Geopolitical Influence: U.S. foreign policies, military presence, and alliances can enhance confidence in the dollar, reinforcing its global dominance.
Trade Wars and Sanctions: Trade disputes, such as tariffs or sanctions, can influence the dollar by affecting U.S. exports, imports, and international economic relations.
6. Market Sentiment and Speculation
The forex market is not just influenced by economic fundamentals but also by human behavior and speculation.
Risk Appetite vs. Risk Aversion: During times of global economic optimism, investors may move to riskier assets, reducing demand for the dollar. Conversely, in uncertain times, risk aversion drives demand for the dollar.
Speculative Trading: Traders in the forex market often make decisions based on expectations of future events. If traders believe the dollar will strengthen due to anticipated Fed policies or economic growth, their collective actions can drive up its value.
The Role of Foreign Central Banks
Foreign central banks also play a role in determining the dollar’s value.
Currency Interventions: To stabilize their own currencies, foreign central banks may buy or sell U.S. dollars. For example, China frequently intervenes in forex markets to manage the yuan‘s exchange rate against the dollar.
Reserve Management: Central banks around the world manage their foreign reserves, often adjusting their holdings of dollars in response to economic or geopolitical conditions.
These activities can have both short-term and long-term impacts on the dollar’s value.
The Dollar Index (DXY): A Benchmark
The U.S. Dollar Index (DXY) is a measure of the dollar’s value against a basket of six major currencies: the euro, yen, pound, Canadian dollar, Swedish krona, and Swiss franc. Traders use the DXY as a benchmark to gauge the dollar’s relative strength.
DXY and Economic Trends: A rising DXY often indicates global confidence in the dollar and the U.S. economy. Conversely, a falling DXY may signal weakening sentiment or competitiveness.
Challenges to the Dollar’s Dominance
Although the dollar remains dominant, several challenges could impact its value in the long run.
Rising Competition: Emerging currencies like the Chinese yuan and digital currencies threaten the dollar’s supremacy.
Debt Levels: High levels of U.S. government debt can erode confidence in the dollar’s long-term stability.
Geopolitical Shifts: Reduced reliance on the dollar for trade settlements by major economies like China, Russia, and members of the BRICS group could diminish its demand.
Conclusion
The value of the U.S. dollar is determined by a complex web of factors, from domestic monetary policy and macroeconomic indicators to global market forces and geopolitical events. While the Federal Reserve holds significant influence through its monetary policies, the decentralized forex market ultimately decides the dollar’s value based on supply and demand dynamics.
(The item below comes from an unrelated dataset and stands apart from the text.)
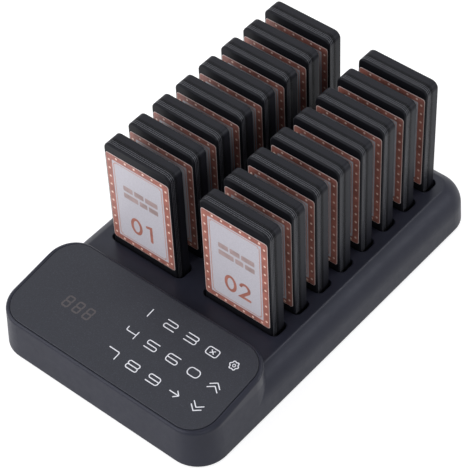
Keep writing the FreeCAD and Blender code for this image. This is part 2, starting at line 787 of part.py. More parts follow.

Understanding these factors is crucial for traders, businesses, and policymakers who operate in the global economy. The dollar’s unique status as the world’s primary reserve currency provides it with unparalleled resilience, but the evolving geopolitical and economic landscape demands vigilance from all stakeholders.
By closely monitoring the interplay of these determinants, one can better navigate the intricacies of the forex market and make informed financial decisions. The dollar, as a pillar of the global financial system, remains a testament to the power of trust, confidence, and economic strength.